A new aspect introduced by the bill is that students whose parents earn a middle-income salary (up to 70,000 euro per year) will now also be eligible to receive a supplementary grant. The previous plan was to use 53,900 as the limit. It is estimated that approximately 50,000 additional students will now be able to obtain a supplementary grant. The bill had to fit within the budget of one billion euro, which is why the maximum amount of the supplementary grant has been slightly reduced. The aim was to ensure that students from families with the lowest incomes would not have their supplementary grants reduced. Evidently, this was not possible.

Supplementary grant for students in conflict with parents
The supplementary grant is not only available to students from lower-income families, but also to students who have lost contact with their parents.
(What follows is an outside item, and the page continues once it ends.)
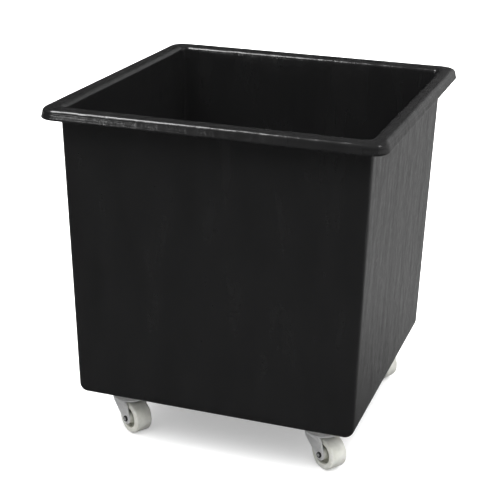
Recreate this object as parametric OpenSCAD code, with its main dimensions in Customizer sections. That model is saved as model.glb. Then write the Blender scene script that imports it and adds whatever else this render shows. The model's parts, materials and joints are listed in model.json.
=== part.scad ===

However, they must be able to prove it. As a Student Counsellor, Frank Peters helps these students apply for the supplementary grant. He also draws up statements for DUO in which he assesses whether the application is plausible. These cases often involve very serious disputes with the parents. “It really has to be an irreconcilable conflict,” says Peters. “It’s not enough if the student’s parents don’t approve of their child’s choice of study programme and therefore refuse to pay their tuition fees.”

Proving that such a conflict exists can be hard. “It’s easier for students who haven’t seen their parents since they were twelve,” says Peters, “but in other cases, it can be very complicated. You need divorce certificates and statements from the mother or father. It can be a very emotional process. Sometimes you have to say that you never want to see your parents again. That’s a hard thing to do.”